2014-05-29 Thread Colin Watson
On Fri, May 23, 2014 at 12:01:43PM -0400, Scott Kitterman wrote:
 On Friday, May 23, 2014 19:54:05 Dmitry Shachnev wrote:
  Does this mean that anyone can bypass the NEW queue by uploading a
  package to any PPA and then copying it using copy-package?
  
  If yes, then I would consider it a security hole.

This is https://bugs.launchpad.net/launchpad/+bug/993120.  I think I've
finally figured out how to fix this without blocking on more fundamental
redesign work, so I'm working on this now.

 Particularly since the list of people that can upload to the relevant PPAs is 
 not constrained to Ubuntu developers.  It not only can bypass New, it can 
 bypass all the normal sponsorship process.
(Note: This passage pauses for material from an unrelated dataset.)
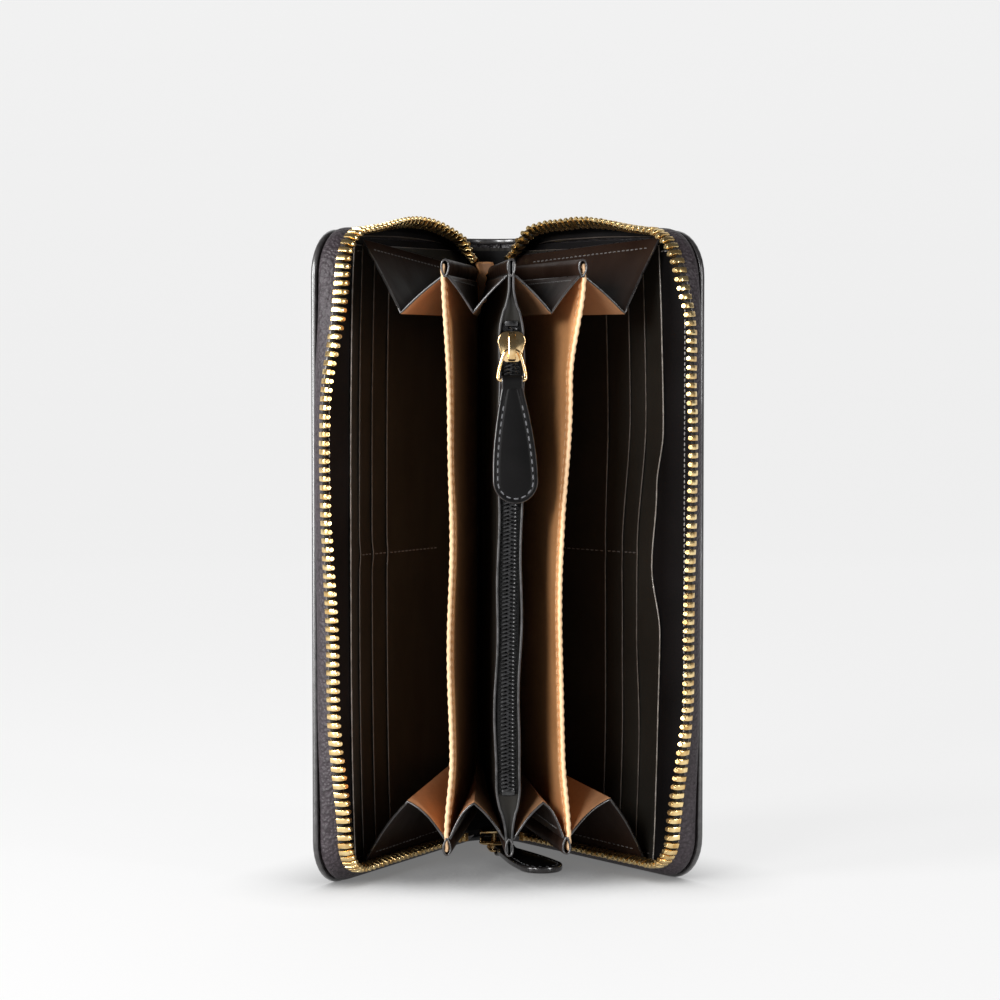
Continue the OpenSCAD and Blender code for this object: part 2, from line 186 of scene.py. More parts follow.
def heading(side, angle, u, v):
    """The direction that goes u forward and v outward in the turned frame."""
    return fan(side, angle, u, v, 0) - fan(side, angle, 0, 0, 0)


def skin(rings, sides, closed=False):
    """Faces between successive rings of points, and over both ends unless the last ring meets the first."""
    faces = []
    for i in range(rings if closed else rings - 1):
        a, b = i * sides, (i + 1) % rings * sides
        for k in range(sides):
            q = (k + 1) % sides
            faces.append((a + k, a + q, b + q, b + k))
    if not closed:
        faces += [tuple(range(sides))[::-1], tuple((rings - 1) * sides + k for k in range(sides))]
    return faces


def put(name, data):
    ob = bpy.data.objects.new(name, data)
    bpy.context.scene.collection.objects.link(ob)
    return ob


def make(name, verts, faces, mats, index=None, smooth=40):
    """A mesh object in metres from points in millimetres, with outward normals."""
    me = bpy.data.meshes.new(name)
    me.from_pydata((arr(verts) * MM).tolist(), [], faces)
    for m in mats if isinstance(mats, (list, tuple)) else [mats]:
        me.materials.append(m)
    if index is not None:
        me.polygons.foreach_set("material_index", index)
    me.validate()
    bm = bmesh.new()
    bm.from_mesh(me)
    bmesh.ops.recalc_face_normals(bm, faces=bm.faces)
    bm.to_mesh(me)
    bm.free()
    me.polygons.foreach_set("use_smooth", [True] * len(me.polygons))
    me.set_sharp_from_angle(angle=radians(smooth))
    me.update()
    return put(name, me)


ROUND = [(sin(a), cos(a)) for a in np.radians([30, 60, 90, 120, 150])]


def rim_loop(n, m):
    """The grid points round a grid's edge, in order."""
    return ([(i, 0) for i in range(n)] + [(n - 1, j) for j in range(1, m)]
            + [(i, m - 1) for i in range(n - 2, -1, -1)] + [(0, j) for j in range(m - 2, 0, -1)])


def sheet_mesh(grid, thick, profile=None, flat=None, fixed=None, outward=None):
    """A closed sheet about a grid of middle points: (points, faces, each face's part).
    Part 0 is the side that faces outward, 1 the other side and 2 the rim. profile goes round the rim as (out of
    the rim, along the normal). flat marks the rim points that are cut square, and fixed gives the way out at
    some rim points."""
    grid = arr(grid)
    n, m, _ = grid.shape
    nor = unit(np.cross(np.gradient(grid, axis=0), np.gradient(grid, axis=1)))
    if outward is not None and np.sum(nor @ arr(outward)) < 0:
        nor = -nor
    h = thick / 2
    top, low = grid + nor * h, grid - nor * h
    loop = rim_loop(n, m)
    k = len(loop)
    ii, jj = np.array(loop).T
    pts, pn = grid[ii, jj], nor[ii, jj]
    before, after = unit(pts - np.roll(pts, 1, 0)), unit(np.roll(pts, -1, 0) - pts)
    out = unit(np.cross(unit(before + after), pn))
    if np.sum((pts - grid[np.clip(ii, 1, n - 2), np.clip(jj, 1, m - 2)]) * out) < 0:
        out = -out
    for q, way in (fixed or {}).items():
        out[q] = way
    profile = profile or [(a * h, b * h) for a, b in ROUND]
    square = np.zeros((k, 1)) if flat is None else arr(flat)[:, None]
    rings = [pts + out * a * (1 - square) + pn * (b * (1 - square) + min(h, max(-h, b)) * square)
             for a, b in profile]
    verts = np.concatenate([top.reshape(-1, 3), low.reshape(-1, 3)] + rings)

    def at(side, i, j):
        return side * n * m + i * m + j

    faces, index = [], []
    for i in range(n - 1):
        for j in range(m - 1):
            faces.append((at(0, i, j), at(0, i + 1, j), at(0, i + 1, j + 1), at(0, i, j + 1)))
            faces.append((at(1, i, j), at(1, i, j + 1), at(1, i + 1, j + 1), at(1, i + 1, j)))
            index += [0, 1]
    chain = [[at(0, i, j) for i, j in loop]]
    chain += [[2 * n * m + r * k + q for q in range(k)] for r in range(len(rings))]
    chain += [[at(1, i, j) for i, j in loop]]
    for a, b in zip(chain, chain[1:]):
        for q in range(k):
            p = (q + 1) % k
            faces.append((a[q], a[p], b[p], b[q]))
            index.append(2)
    return verts, faces, index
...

I raised this in a discussion today about the CI Airline (which will be
replacing CI Train soon), requesting that we make sure that the Airline
uses LP's checkUpload method to ensure that every change it lands has
been reviewed by (at least) somebody who can upload the package in
question; in my mind that makes it equivalent to a fancy sponsorship
system for this purpose.  This is on the to-do list for the Airline now,
if I'm reading the task list correctly.

-- 
Colin Watson   [cjwat...@ubuntu.com]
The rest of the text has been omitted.